In introductory quantum mechanics it is always said that $∣ \rangle$ is nothing but a notation. For example, we can denote the state $\vec \psi$ as $∣\psi \rangle$. In other words, the little arrow has transformed into a ket.
But when you look up material online, it seems that the usage of the bra-ket is much more free. Example of this usage: http://physics.gu.se/~klavs/FYP310/braket.pdf pg 17
A harmonic oscillator with precisely three quanta of vibrations is described as $|3\rangle$., where it is understood that in this case we are looking at a harmonic oscillator with some given frequency ω, say.
Because the state is specified with respect to the energy we can easily find the energy by application of the Hamiltonian operator on this state, H$|3\rangle$. = (3 + 1/2)$\omega h/2\pi |3 \rangle$.
What is the meaning of 3 in this case? Is 3 a vector? A scalar?
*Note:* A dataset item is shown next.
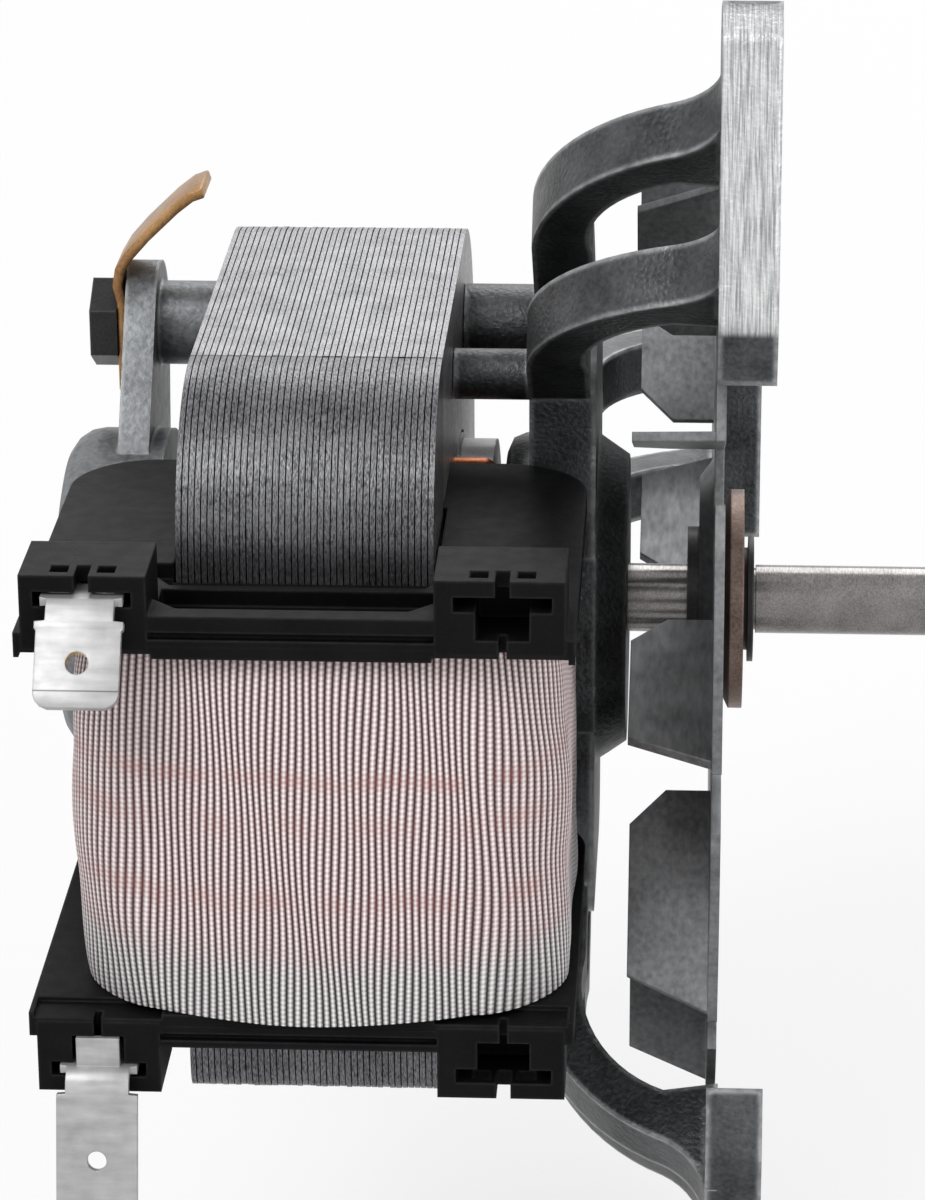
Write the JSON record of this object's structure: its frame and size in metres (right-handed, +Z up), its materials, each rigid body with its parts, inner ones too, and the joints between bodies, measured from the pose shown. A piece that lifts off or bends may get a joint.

If we treat the ket symbol as a vector, then $\vec 3$ is something that does not make sense.
Can someone clarify what it means for a scalar to be in a ket?
Answer
What is the meaning of 3 in this case?
In this case, the character "3" is a convenient, descriptive label for the state with three quanta present.
It is often the case that an eigenstate is labelled with its associated eigenvalue.
In the harmonic oscillator case, the number operator commutes with the energy operator (Hamiltonian) so a number eigenstate is also an energy eigenstate.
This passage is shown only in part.